Lorsqu'on s'aperçoit qu'il se forme un bourlet à l'étoffe moite, ou qu'étant seche et la calendre glissant dessus, le rouleau se dérange, on le remet en place avec une mailloche ; ce qui s'appelle en terme de l'art, châtier le rouleau.

Mais la manière dont on fait mouvoir la masse M N, n m, avec sa charge, n'est pas la seule qui soit en usage.

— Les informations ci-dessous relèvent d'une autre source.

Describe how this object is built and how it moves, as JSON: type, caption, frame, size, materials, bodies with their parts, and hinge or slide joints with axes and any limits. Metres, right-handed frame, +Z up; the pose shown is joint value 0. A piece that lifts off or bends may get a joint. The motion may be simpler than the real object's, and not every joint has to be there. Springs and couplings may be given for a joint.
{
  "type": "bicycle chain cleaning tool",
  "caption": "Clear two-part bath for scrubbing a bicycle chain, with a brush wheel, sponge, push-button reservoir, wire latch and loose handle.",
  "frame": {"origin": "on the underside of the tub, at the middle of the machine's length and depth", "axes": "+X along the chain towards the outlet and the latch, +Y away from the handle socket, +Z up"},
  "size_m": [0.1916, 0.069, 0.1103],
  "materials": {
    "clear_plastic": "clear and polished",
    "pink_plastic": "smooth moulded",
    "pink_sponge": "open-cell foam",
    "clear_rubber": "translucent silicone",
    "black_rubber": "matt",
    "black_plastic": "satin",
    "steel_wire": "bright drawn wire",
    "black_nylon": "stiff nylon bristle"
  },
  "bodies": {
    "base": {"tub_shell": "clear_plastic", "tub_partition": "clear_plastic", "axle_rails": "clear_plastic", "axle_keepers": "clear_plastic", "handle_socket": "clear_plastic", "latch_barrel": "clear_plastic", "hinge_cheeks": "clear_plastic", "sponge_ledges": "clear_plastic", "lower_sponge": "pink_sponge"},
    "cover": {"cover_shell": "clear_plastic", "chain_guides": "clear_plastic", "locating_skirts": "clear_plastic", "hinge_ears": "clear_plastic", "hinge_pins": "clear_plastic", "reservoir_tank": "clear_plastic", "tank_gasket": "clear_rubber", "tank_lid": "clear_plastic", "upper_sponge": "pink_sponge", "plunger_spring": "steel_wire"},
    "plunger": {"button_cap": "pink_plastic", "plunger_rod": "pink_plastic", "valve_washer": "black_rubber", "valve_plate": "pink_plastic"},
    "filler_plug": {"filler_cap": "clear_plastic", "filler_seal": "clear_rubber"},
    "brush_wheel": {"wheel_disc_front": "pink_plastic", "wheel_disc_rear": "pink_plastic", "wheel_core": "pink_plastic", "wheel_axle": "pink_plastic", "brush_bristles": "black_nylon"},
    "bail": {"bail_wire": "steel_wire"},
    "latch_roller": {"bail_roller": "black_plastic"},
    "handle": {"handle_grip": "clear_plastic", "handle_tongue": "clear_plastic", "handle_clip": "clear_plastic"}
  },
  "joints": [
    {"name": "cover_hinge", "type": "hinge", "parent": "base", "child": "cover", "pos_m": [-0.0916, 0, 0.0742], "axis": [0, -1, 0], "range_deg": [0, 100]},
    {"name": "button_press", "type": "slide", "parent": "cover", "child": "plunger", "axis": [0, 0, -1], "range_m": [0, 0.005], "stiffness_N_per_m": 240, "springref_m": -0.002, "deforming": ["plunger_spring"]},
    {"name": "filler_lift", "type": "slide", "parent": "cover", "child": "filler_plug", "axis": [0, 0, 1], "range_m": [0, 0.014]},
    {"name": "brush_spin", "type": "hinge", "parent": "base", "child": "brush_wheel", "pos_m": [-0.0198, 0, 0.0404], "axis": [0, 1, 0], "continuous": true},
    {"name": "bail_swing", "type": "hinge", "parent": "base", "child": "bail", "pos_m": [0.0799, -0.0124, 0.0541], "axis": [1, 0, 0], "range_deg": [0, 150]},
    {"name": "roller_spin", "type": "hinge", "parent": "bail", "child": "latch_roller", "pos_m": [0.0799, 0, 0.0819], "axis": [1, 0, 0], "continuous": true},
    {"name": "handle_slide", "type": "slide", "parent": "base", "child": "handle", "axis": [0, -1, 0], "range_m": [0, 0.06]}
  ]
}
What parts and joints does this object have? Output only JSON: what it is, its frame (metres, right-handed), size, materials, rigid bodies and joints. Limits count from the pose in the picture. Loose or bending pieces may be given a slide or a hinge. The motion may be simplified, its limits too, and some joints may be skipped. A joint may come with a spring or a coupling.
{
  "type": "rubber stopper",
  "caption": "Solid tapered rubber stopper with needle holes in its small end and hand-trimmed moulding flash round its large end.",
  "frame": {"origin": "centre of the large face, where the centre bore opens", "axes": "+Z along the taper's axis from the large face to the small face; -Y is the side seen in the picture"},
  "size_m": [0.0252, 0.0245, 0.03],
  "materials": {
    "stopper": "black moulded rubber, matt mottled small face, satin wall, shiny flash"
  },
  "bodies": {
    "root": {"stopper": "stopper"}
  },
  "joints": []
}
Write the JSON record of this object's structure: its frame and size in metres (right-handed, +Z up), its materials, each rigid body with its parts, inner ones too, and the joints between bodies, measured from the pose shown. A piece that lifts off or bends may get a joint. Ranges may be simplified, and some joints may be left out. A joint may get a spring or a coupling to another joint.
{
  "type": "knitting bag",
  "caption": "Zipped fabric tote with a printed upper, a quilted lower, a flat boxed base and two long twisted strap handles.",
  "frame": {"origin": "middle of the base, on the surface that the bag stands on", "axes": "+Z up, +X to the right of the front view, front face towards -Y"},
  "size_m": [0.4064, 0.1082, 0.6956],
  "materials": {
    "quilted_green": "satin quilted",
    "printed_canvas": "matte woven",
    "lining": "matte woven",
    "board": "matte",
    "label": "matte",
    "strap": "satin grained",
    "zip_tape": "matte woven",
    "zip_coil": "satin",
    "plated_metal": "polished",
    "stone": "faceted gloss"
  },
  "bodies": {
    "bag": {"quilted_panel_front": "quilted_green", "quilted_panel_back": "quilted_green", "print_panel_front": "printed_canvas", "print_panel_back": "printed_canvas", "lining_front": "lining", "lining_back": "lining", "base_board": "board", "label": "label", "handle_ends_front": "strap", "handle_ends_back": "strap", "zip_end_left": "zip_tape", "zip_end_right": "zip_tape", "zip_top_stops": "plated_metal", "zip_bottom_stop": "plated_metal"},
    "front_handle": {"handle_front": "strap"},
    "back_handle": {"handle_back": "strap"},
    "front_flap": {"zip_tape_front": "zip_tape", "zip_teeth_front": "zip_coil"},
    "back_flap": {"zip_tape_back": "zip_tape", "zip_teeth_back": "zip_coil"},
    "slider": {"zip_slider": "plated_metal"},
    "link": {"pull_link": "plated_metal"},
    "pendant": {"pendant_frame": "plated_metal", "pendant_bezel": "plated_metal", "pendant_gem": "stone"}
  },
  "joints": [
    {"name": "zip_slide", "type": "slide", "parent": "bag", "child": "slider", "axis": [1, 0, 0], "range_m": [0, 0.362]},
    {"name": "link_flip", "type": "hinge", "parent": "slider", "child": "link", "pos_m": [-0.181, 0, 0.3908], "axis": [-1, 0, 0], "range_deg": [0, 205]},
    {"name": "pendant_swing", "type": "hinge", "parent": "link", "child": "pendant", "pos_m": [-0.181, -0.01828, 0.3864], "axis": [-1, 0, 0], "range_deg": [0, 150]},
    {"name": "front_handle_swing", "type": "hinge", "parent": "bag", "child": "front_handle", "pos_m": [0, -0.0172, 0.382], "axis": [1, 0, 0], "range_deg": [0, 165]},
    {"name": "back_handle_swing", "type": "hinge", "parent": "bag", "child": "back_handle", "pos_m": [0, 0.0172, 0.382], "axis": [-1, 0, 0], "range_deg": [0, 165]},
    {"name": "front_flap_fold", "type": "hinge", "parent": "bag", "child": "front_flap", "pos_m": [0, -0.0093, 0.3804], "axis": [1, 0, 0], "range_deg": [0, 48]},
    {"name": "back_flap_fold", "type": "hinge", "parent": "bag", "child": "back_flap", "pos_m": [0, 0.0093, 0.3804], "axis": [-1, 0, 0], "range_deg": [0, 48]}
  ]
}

Il y a des calendres ou la pièce de bois M N, n m, est toute plate, comme on voit même Pl. fig. 3. La table inférieure est terminée à ses deux extrémités G g en plans inclinés ; il y a à la masse u s t, U S T, deux anneaux P p ; il passe dans ces deux anneaux deux crochets R r ; ces crochets sont attachés aux extrémités de deux câbles, dont l'un se roule sur l'arbre X X ; quand l'autre se développe, on fait tourner l'arbre X X, par la grande roue Y Y, dans laquelle des hommes montent, tantôt d'un côté, tantôt de l'autre ; ce qui fait aller et venir la masse M N, n m, avec sa charge et ses rouleaux L l qu'elle presse ; quand on veut retirer les rouleaux, on fait avancer la masse M N, n m, vers l'une des extrémités de la table G g, jusqu'à ce que la partie de cette masse, qui correspond à un des plans inclinés, étant plus lourde que l'autre, et l'emportant en haut, comme on voit dans la figure, elle n'appuie plus dessus le rouleau.

Il y a à Paris deux calendres royales, la grande et la petite ; la grande a sa table inférieure d'un marbre bien uni, et la supérieure d'une plaque de cuivre bien polie : la petite a les deux tables de fer ou d'acier bien poli ; au lieu que les calendres ordinaires des Teinturiers n'ont que des tables de bois.

Avant M. Colbert il n'y avait point de calendre en France ; c'est à l'amour que ce grand ministre avait pour les arts et pour les machines utiles, que nous devons les premières calendres.

On prétend que la calendre à roue est meilleure que la calendre à cheval, parce qu'elle a le mouvement plus égal et plus uni ; reste à savoir si un peu d'irrégularité dans le mouvement est un désavantage, quand il s'agit de former des ondes sur une étoffe.